+++ Records for this task

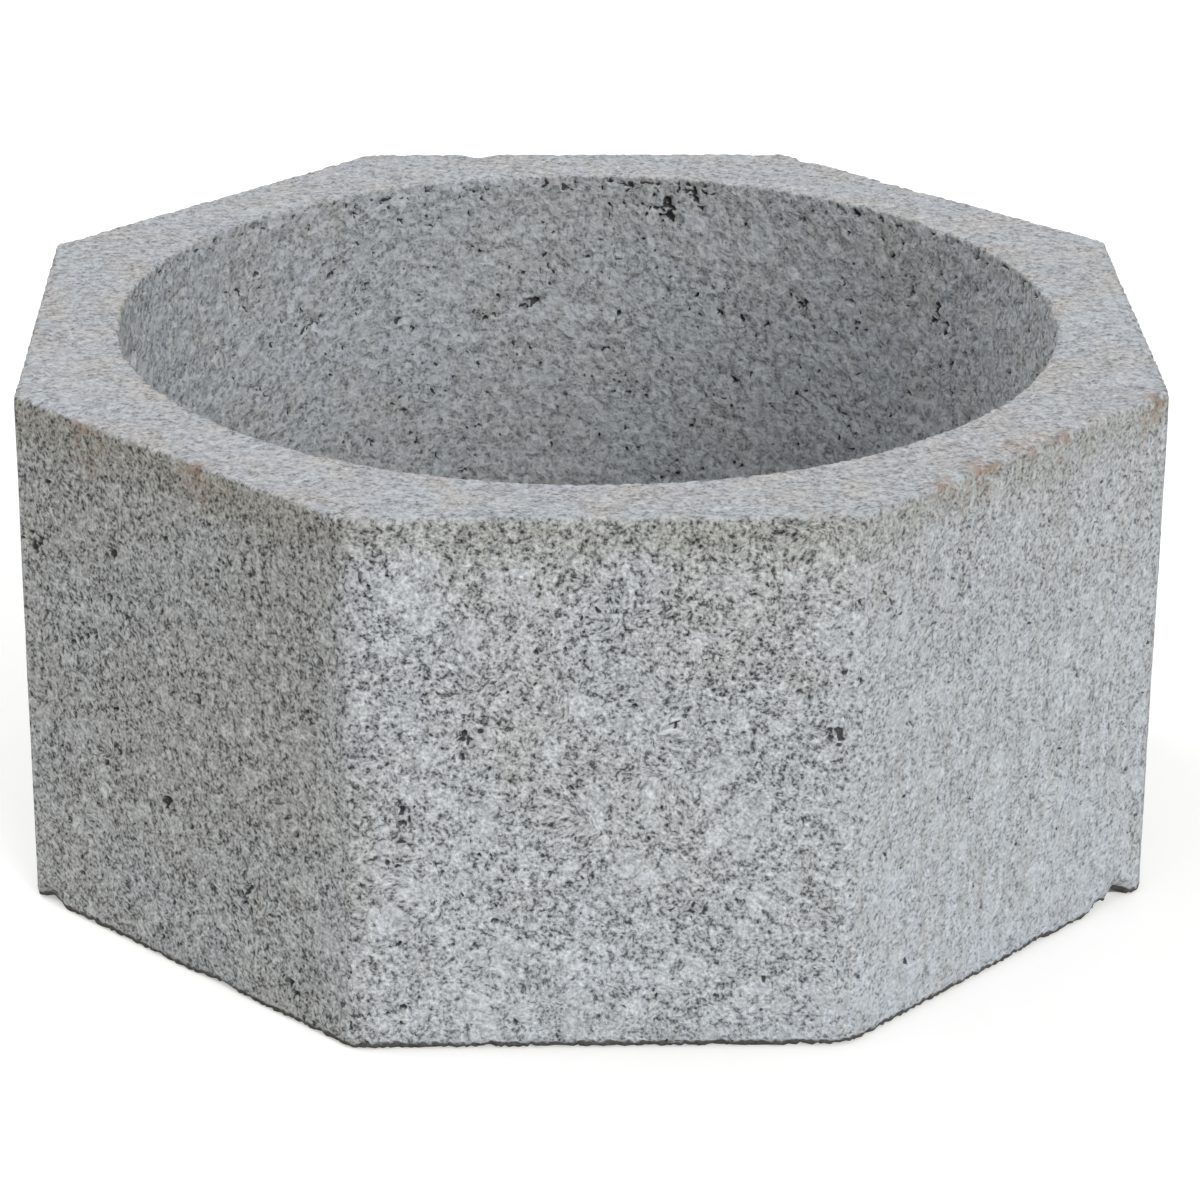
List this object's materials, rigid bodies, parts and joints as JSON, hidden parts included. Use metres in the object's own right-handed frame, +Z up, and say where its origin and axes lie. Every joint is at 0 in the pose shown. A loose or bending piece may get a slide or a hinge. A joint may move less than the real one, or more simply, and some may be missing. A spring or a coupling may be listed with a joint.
{
  "type": "chimney flue liner",
  "caption": "Cast lightweight concrete chimney flue liner, octagonal outside with a round flue bored straight through, stacked course on course inside a chimney.",
  "frame": {"origin": "centre of the flue on the lower bed face", "axes": "+Z up the flue; X and Y square to two pairs of the eight outside faces, with the face that the picture shows in front facing -Y"},
  "size_m": [0.406, 0.406, 0.196],
  "materials": {
    "porous_concrete": "light grey porous aggregate concrete, open pitted on the mould faces and smoother on the bed faces"
  },
  "bodies": {
    "root": {"flue_liner": "porous_concrete"}
  },
  "joints": []
}
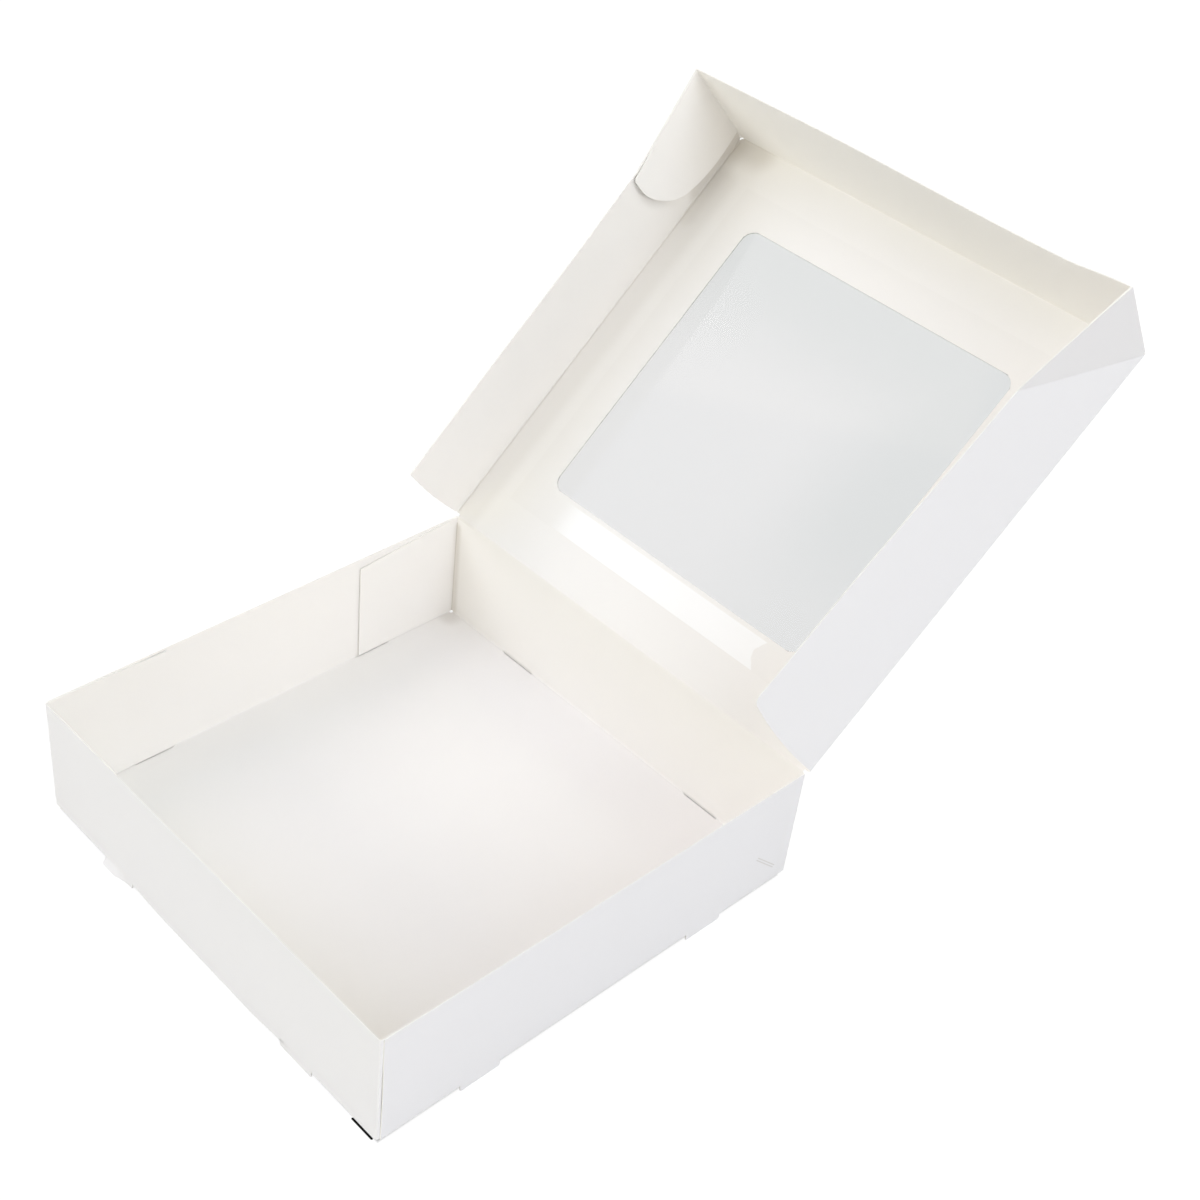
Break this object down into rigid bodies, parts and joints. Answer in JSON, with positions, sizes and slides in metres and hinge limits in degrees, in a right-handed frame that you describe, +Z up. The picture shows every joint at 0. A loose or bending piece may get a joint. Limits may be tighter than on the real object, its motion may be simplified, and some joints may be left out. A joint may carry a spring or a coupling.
{
  "type": "windowed cake box",
  "caption": "Square white paperboard cake box with its hinged lid open, a clear film window in the lid, glued corners and small die-cut feet.",
  "frame": {"origin": "centre of the tray floor's underside; the feet reach 3 mm below it", "axes": "+X along the hinge, to the right seen from the front; +Y from the front to the hinge; +Z up"},
  "size_m": [0.2534, 0.4409, 0.2809],
  "materials": {
    "board": "smooth white folding board with a soft sheen, warmer inside",
    "film": "clear glossy film"
  },
  "bodies": {
    "tray": {"tray": "board"},
    "lid": {"lid": "board", "window_film": "film"}
  },
  "joints": [
    {"name": "lid_hinge", "type": "hinge", "parent": "tray", "child": "lid", "pos_m": [0, 0.12475, 0.06555], "axis": [-1, 0, 0], "range_deg": [-139.5, 55.5]}
  ]
}
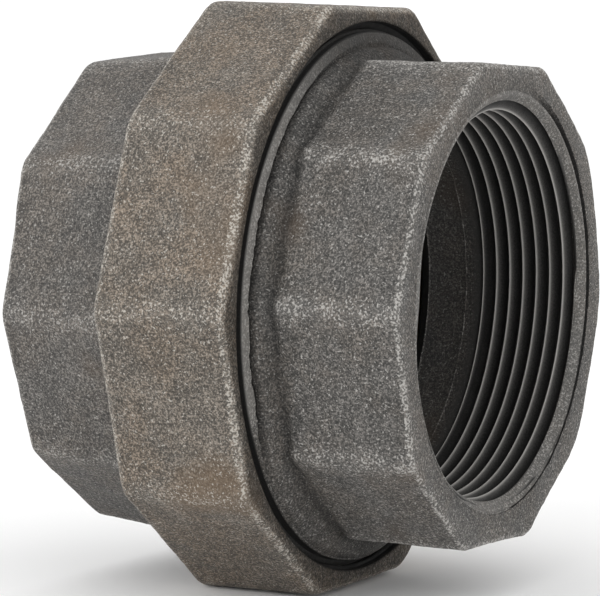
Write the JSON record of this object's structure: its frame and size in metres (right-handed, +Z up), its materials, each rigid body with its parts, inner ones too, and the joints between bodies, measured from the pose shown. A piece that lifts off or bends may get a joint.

++++++

**Set problem:**
Give the records above again, word for word.

**Answer:**
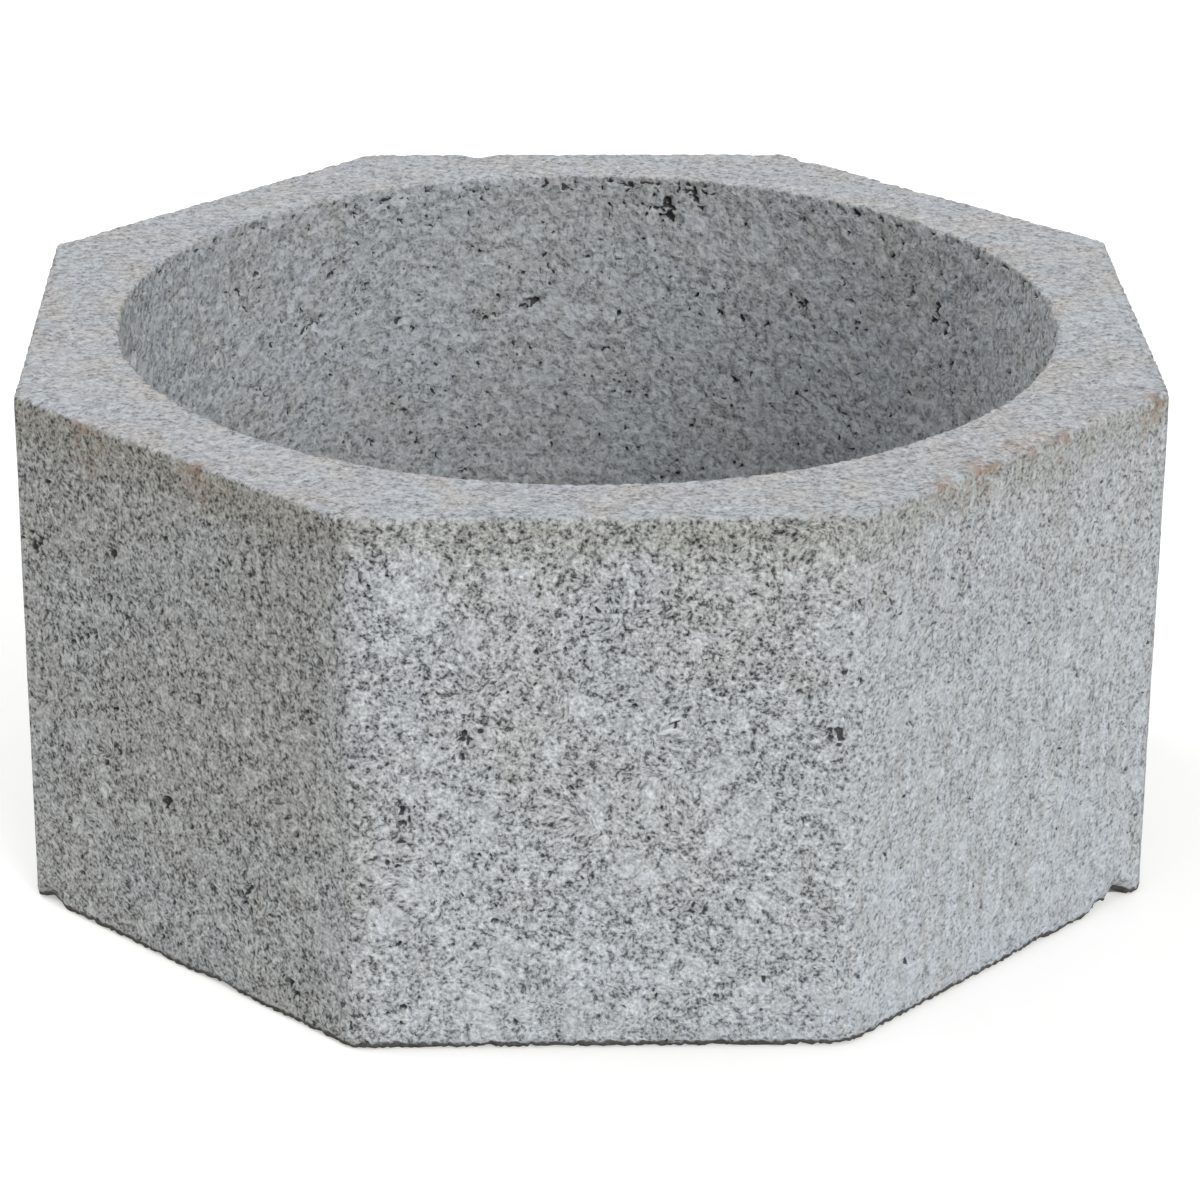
List this object's materials, rigid bodies, parts and joints as JSON, hidden parts included. Use metres in the object's own right-handed frame, +Z up, and say where its origin and axes lie. Every joint is at 0 in the pose shown. A loose or bending piece may get a slide or a hinge. A joint may move less than the real one, or more simply, and some may be missing. A spring or a coupling may be listed with a joint.
{
  "type": "chimney flue liner",
  "caption": "Cast lightweight concrete chimney flue liner, octagonal outside with a round flue bored straight through, stacked course on course inside a chimney.",
  "frame": {"origin": "centre of the flue on the lower bed face", "axes": "+Z up the flue; X and Y square to two pairs of the eight outside faces, with the face that the picture shows in front facing -Y"},
  "size_m": [0.406, 0.406, 0.196],
  "materials": {
    "porous_concrete": "light grey porous aggregate concrete, open pitted on the mould faces and smoother on the bed faces"
  },
  "bodies": {
    "root": {"flue_liner": "porous_concrete"}
  },
  "joints": []
}
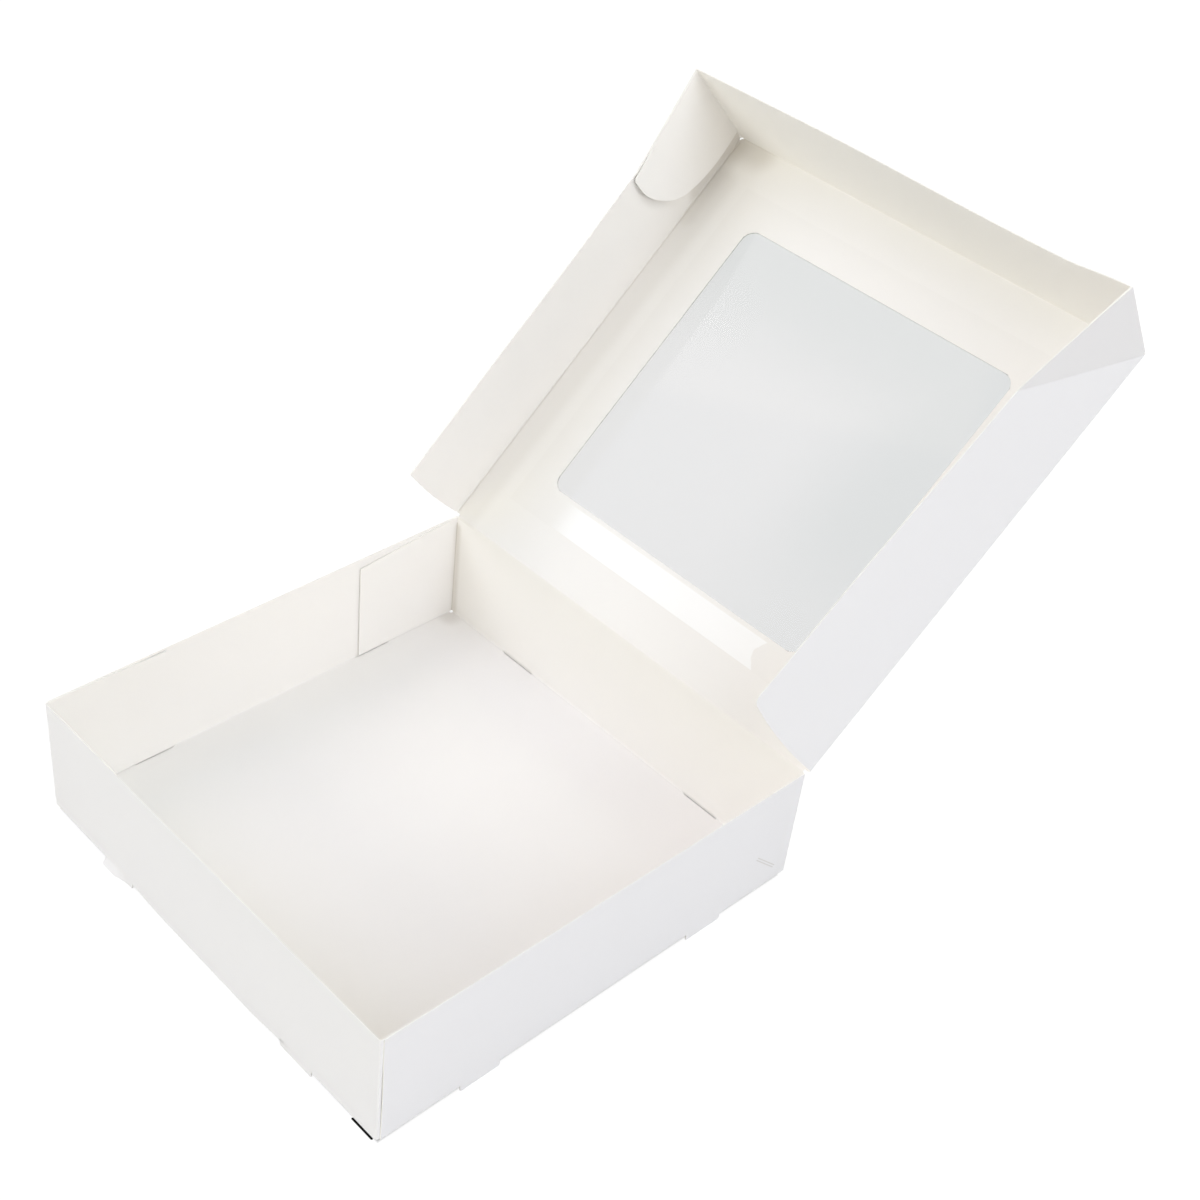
Break this object down into rigid bodies, parts and joints. Answer in JSON, with positions, sizes and slides in metres and hinge limits in degrees, in a right-handed frame that you describe, +Z up. The picture shows every joint at 0. A loose or bending piece may get a joint. Limits may be tighter than on the real object, its motion may be simplified, and some joints may be left out. A joint may carry a spring or a coupling.
{
  "type": "windowed cake box",
  "caption": "Square white paperboard cake box with its hinged lid open, a clear film window in the lid, glued corners and small die-cut feet.",
  "frame": {"origin": "centre of the tray floor's underside; the feet reach 3 mm below it", "axes": "+X along the hinge, to the right seen from the front; +Y from the front to the hinge; +Z up"},
  "size_m": [0.2534, 0.4409, 0.2809],
  "materials": {
    "board": "smooth white folding board with a soft sheen, warmer inside",
    "film": "clear glossy film"
  },
  "bodies": {
    "tray": {"tray": "board"},
    "lid": {"lid": "board", "window_film": "film"}
  },
  "joints": [
    {"name": "lid_hinge", "type": "hinge", "parent": "tray", "child": "lid", "pos_m": [0, 0.12475, 0.06555], "axis": [-1, 0, 0], "range_deg": [-139.5, 55.5]}
  ]
}
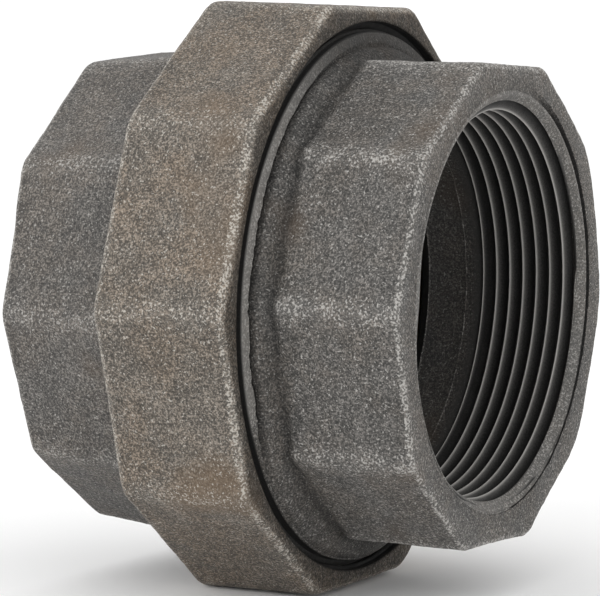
Write the JSON record of this object's structure: its frame and size in metres (right-handed, +Z up), its materials, each rigid body with its parts, inner ones too, and the joints between bodies, measured from the pose shown. A piece that lifts off or bends may get a joint.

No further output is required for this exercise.